**Data**:
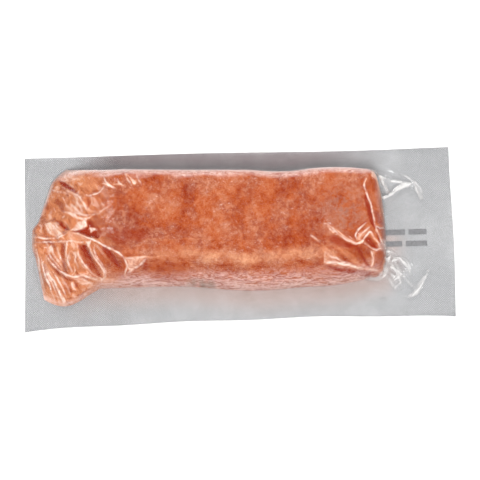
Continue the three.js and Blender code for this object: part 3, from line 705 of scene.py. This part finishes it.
def makePlan():
    x = (np.arange(plan["columns"]) - (plan["columns"] - 1) / 2) * plan["cell"]
    y = (np.arange(plan["rows"]) - (plan["rows"] - 1) / 2) * plan["cell"]
    bare = bareShape(*np.meshgrid(x, y))
    main = stretch(crests, plan["hold"])
    loose = stretch(looseCrests, plan["looseHold"], bare["ground"])
    fine = stretch(scatterCreases(), plan["fineHold"])
    lift = soften(np.maximum(1.75 * main, loose * ease(-5, 0, bare["outside"])) + 0.9 * fine, 1)
    lift += 0.5 * soften(painted["pale"], 3)
    return {
        "film": lift,
        "flesh": 1.1 * soften(main, 10) + 0.3 * soften(fine, 8),
        "crest": lift - soften(lift, 8),
        "swell": main - soften(main, 80),
    }


planned = makePlan()
print("film stretched")


def webShape(x, y):
    # height of the top web over the base web, and of the flesh under it
    bare = bareShape(x, y)
    lift = readPlan(planned["film"], x, y)
    pocket = ease(2.4, 5.2, edgeDistance(x, y))
    web = (bare["ground"] + lift) * pocket
    body = bare["body"] + readPlan(planned["flesh"], x, y) * np.minimum(1, 2.5 * bare["share"])
    return {"web": web, "flesh": np.minimum(body, web - pack["web"]), "inset": bare["inset"]}


# Mesh lines, in counts for the rims, for the walls of the fish and for the spans of its top between the
# stops, which are shares of the fish. The lines follow the foot of the fish and gather at its walls.
lines = {
    "along": {
        "sides": ("left", "right"),
        "rims": (14, 78),
        "walls": (40, 14),
        "spans": (84, 42, 60),  # its folded ends have more
        "stops": (0.3, 0.78),
        "size": 165,  # length of the fish that way, roughly
    },
    "across": {
        "sides": ("near", "far"),
        "rims": (22, 14),
        "walls": (34, 16),
        "spans": (62,),
        "stops": (),
        "size": 54.5,
    },
    "rounds": 14,  # in which the lines settle between the edges and the foot of the fish
    "leftRoom": 3,  # least room for the rim
    "rightRoom": 20,
}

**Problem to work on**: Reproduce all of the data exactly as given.

**Correct output**:
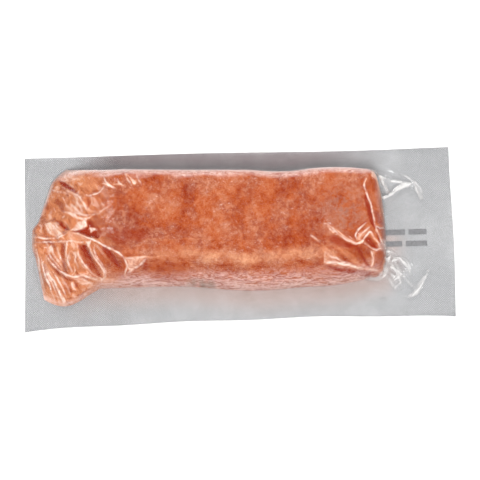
Continue the three.js and Blender code for this object: part 3, from line 705 of scene.py. This part finishes it.
def makePlan():
    x = (np.arange(plan["columns"]) - (plan["columns"] - 1) / 2) * plan["cell"]
    y = (np.arange(plan["rows"]) - (plan["rows"] - 1) / 2) * plan["cell"]
    bare = bareShape(*np.meshgrid(x, y))
    main = stretch(crests, plan["hold"])
    loose = stretch(looseCrests, plan["looseHold"], bare["ground"])
    fine = stretch(scatterCreases(), plan["fineHold"])
    lift = soften(np.maximum(1.75 * main, loose * ease(-5, 0, bare["outside"])) + 0.9 * fine, 1)
    lift += 0.5 * soften(painted["pale"], 3)
    return {
        "film": lift,
        "flesh": 1.1 * soften(main, 10) + 0.3 * soften(fine, 8),
        "crest": lift - soften(lift, 8),
        "swell": main - soften(main, 80),
    }


planned = makePlan()
print("film stretched")


def webShape(x, y):
    # height of the top web over the base web, and of the flesh under it
    bare = bareShape(x, y)
    lift = readPlan(planned["film"], x, y)
    pocket = ease(2.4, 5.2, edgeDistance(x, y))
    web = (bare["ground"] + lift) * pocket
    body = bare["body"] + readPlan(planned["flesh"], x, y) * np.minimum(1, 2.5 * bare["share"])
    return {"web": web, "flesh": np.minimum(body, web - pack["web"]), "inset": bare["inset"]}


# Mesh lines, in counts for the rims, for the walls of the fish and for the spans of its top between the
# stops, which are shares of the fish. The lines follow the foot of the fish and gather at its walls.
lines = {
    "along": {
        "sides": ("left", "right"),
        "rims": (14, 78),
        "walls": (40, 14),
        "spans": (84, 42, 60),  # its folded ends have more
        "stops": (0.3, 0.78),
        "size": 165,  # length of the fish that way, roughly
    },
    "across": {
        "sides": ("near", "far"),
        "rims": (22, 14),
        "walls": (34, 16),
        "spans": (62,),
        "stops": (),
        "size": 54.5,
    },
    "rounds": 14,  # in which the lines settle between the edges and the foot of the fish
    "leftRoom": 3,  # least room for the rim
    "rightRoom": 20,
}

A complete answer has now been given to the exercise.